Mensur, Ebu Hanife'yi kadı ve fetva mercii olmaya davet etti. Fakat Ebu Hanife bu teklifi reddetti. Ebu Hanife'nin öğrencisi Ebu Yusuf, "Niçin bunu reddediyorsun?" dedi. Ebu Hanife, "Çünkü şeriat hükümleri çok derin bir okyanustur." dedi.
Ebu Yusuf, "Derin okyanusu ilim gemisiyle yarar geçersin." dedi.
Ebu Hanife, "Fakat o gemi biz değil, Resulullah'ın Ehlibeyti'dir ve o geminin kaptanı da Âli Muhammed'in âlimi olan Ebu Abdullah Cafer (İmam Sadık)dir." dedi ve bu yüzden dövüldü.
Burada değinmeyi gerekli gördüğümüz hayret edilecek bir nokta daha var:
Bizim Ehlisünnet ve'lCemaat uleması, dinî konularda sayılmayacak kadar fazla, milyonlarca kitap yazmış, yüz binlerce hadis rivayet etmiş, milyonlarca rivayet ve eserler toplamış ve yüz binlerce ravilerin ismini kaydetmişlerdir. Fakat bu kadar teliflerinde İmam Zeynelabidin'den sonra gelmiş olan Ehlibeyt İmamları'ndan ne bir rivayet var, ne bir hadis kaydedilmiş, ne bir haber nakledilmiş ve ne de raviler arasında Ehlibeyt İmamları'ndan birinin ismi vardır.

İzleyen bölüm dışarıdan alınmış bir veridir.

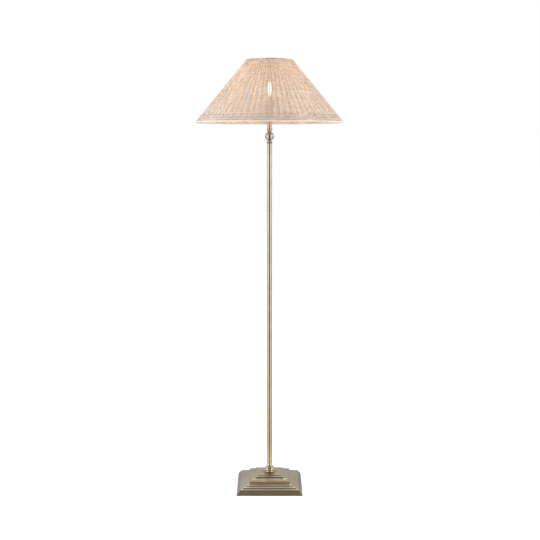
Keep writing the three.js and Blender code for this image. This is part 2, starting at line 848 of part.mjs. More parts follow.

Fıkıh kitaplarına bakınız; bin yerde Ebu Yusuf, Muhammed b. Şeybanî ve diğerlerini gördüğünüz hâlde bir tek yerde bile İmam Sadık, İmam Kâzım ve İmam Rıza'nın ismini göremezsiniz; Resulullah'ın Ehlibeyti ve dinin rükünleri bunlar değil midir?!
Sahihi Buharî ve Sahihi Müslim'e bakacak olursak, Buharî'de dokuz bin ve Müslim'de ise on bin sahih olduğunu ikrar ettiğimiz hadis var. Bu kadar hadisten bir tanesinde bile Ehlibeyt İmamlarına isnad edilmemiştir; o kadar raviler arasında Âli Muhammed'in ne "Bâkır"ı var, ne "Sadık"ı, ne "Kâzım"ı var ve ne de "Rıza"sı. Acınacak bir durum değil mi? Biz bu üzücü konuyu artık kapatıp tarihin gelecek muhakemesine bırakalım.
İmam'ın (a.s) beş oğlundan biri olan İsmail, İmam hayattayken vefat etmiş ve Baki mezarlığında defnedilmiştir. Diğer oğulları ise İsmail'le bir anadan olan Abdullah, "Muhammed Dibac" ve vasisi olan "Musa Kâzım"dır.